GOAL OF THE EXERCISE
Beginning with the first line of the data below, extract each line up to and including the one containing "# press the". Copy them exactly and add nothing.

INFORMATION SHOWN
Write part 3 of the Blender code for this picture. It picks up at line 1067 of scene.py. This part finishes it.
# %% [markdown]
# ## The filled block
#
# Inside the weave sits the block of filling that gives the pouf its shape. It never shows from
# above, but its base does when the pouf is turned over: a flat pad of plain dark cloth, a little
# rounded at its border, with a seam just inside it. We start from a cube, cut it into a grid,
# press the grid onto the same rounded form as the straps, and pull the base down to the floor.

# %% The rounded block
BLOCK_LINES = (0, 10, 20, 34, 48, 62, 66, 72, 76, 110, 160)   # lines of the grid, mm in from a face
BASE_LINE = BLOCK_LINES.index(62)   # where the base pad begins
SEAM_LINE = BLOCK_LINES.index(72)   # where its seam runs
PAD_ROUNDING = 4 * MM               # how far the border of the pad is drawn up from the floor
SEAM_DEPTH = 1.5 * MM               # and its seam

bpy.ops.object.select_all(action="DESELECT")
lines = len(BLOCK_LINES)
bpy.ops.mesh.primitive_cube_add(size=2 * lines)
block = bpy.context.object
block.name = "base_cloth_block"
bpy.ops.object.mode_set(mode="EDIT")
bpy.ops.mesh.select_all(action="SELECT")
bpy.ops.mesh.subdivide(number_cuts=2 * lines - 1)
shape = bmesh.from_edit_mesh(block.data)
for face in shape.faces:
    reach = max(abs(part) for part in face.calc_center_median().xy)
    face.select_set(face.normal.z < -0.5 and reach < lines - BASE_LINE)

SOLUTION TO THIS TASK
Write part 3 of the Blender code for this picture. It picks up at line 1067 of scene.py. This part finishes it.
# %% [markdown]
# ## The filled block
#
# Inside the weave sits the block of filling that gives the pouf its shape. It never shows from
# above, but its base does when the pouf is turned over: a flat pad of plain dark cloth, a little
# rounded at its border, with a seam just inside it. We start from a cube, cut it into a grid,
# press the grid onto the same rounded form as the straps, and pull the base down to the floor.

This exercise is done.